**Task data:**
— Start —

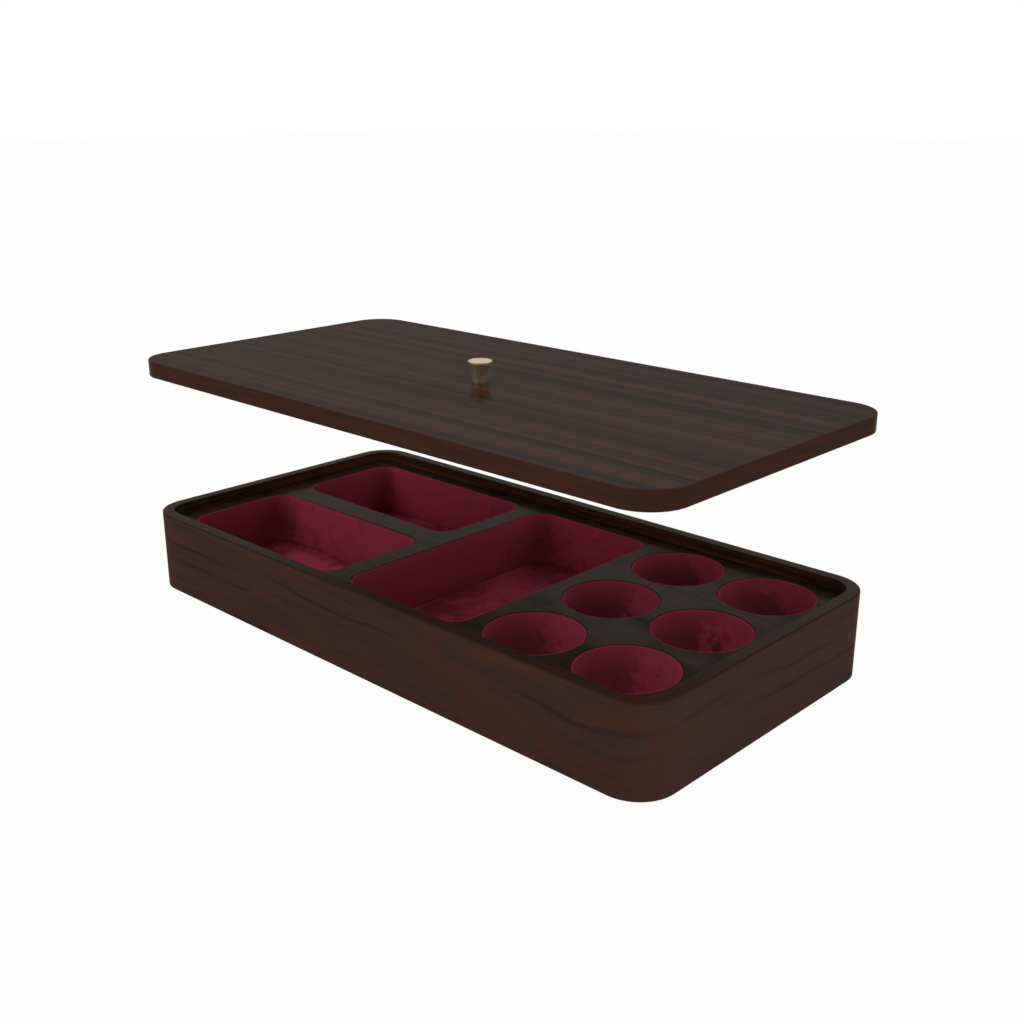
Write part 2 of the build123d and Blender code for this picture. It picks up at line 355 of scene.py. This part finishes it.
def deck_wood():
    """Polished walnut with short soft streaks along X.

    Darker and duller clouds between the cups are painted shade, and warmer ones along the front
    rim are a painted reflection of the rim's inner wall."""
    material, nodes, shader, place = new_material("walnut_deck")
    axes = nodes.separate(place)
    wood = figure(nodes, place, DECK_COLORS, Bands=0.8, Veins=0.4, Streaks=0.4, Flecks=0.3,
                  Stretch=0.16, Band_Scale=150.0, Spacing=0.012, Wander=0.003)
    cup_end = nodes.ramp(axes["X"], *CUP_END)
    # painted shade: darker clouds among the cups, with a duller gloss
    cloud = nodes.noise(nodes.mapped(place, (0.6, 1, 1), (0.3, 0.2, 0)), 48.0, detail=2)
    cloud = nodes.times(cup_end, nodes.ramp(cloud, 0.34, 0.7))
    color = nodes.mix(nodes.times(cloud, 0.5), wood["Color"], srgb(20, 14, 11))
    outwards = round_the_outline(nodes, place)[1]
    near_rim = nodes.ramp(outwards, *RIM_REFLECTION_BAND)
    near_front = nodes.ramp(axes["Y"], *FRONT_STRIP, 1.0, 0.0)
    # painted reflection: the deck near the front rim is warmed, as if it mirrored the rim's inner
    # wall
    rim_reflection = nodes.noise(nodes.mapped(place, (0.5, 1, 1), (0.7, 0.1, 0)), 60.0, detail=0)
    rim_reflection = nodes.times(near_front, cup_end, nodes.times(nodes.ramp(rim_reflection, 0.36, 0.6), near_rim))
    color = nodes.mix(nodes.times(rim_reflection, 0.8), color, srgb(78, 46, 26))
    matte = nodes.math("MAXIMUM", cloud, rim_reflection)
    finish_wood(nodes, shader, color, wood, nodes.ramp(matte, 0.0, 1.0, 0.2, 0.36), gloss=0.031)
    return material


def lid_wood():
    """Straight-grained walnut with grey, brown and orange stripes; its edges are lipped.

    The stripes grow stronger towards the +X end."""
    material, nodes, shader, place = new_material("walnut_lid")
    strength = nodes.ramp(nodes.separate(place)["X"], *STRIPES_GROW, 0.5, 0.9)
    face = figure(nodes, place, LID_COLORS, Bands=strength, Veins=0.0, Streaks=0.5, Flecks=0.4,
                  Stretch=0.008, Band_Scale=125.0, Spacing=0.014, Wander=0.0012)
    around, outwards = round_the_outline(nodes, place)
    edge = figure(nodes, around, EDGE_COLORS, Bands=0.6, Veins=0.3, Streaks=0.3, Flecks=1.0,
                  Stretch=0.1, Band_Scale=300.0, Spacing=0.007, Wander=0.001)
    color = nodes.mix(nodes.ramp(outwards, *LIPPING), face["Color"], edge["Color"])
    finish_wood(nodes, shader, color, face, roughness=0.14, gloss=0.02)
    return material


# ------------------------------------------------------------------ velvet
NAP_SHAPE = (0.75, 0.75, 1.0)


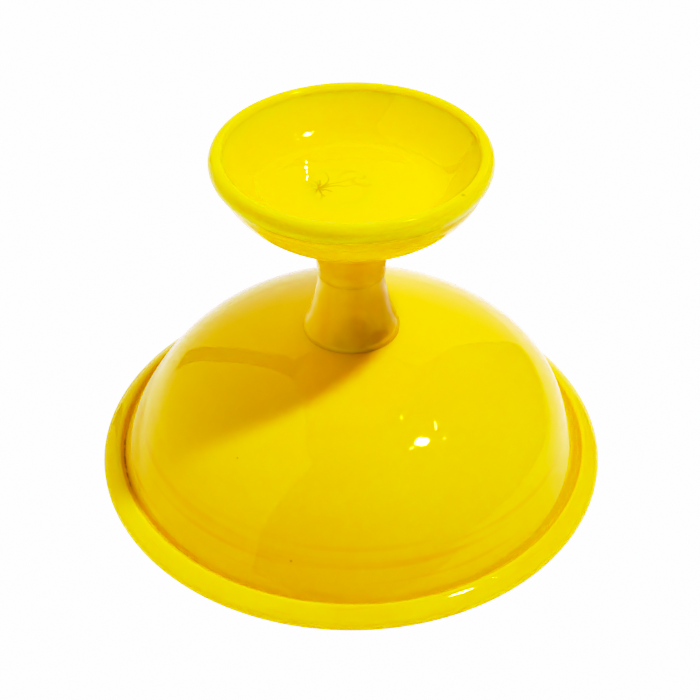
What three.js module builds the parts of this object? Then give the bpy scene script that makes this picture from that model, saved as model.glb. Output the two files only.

— End —

Answer with one number: how many lines of the entries above include the word "scene".

2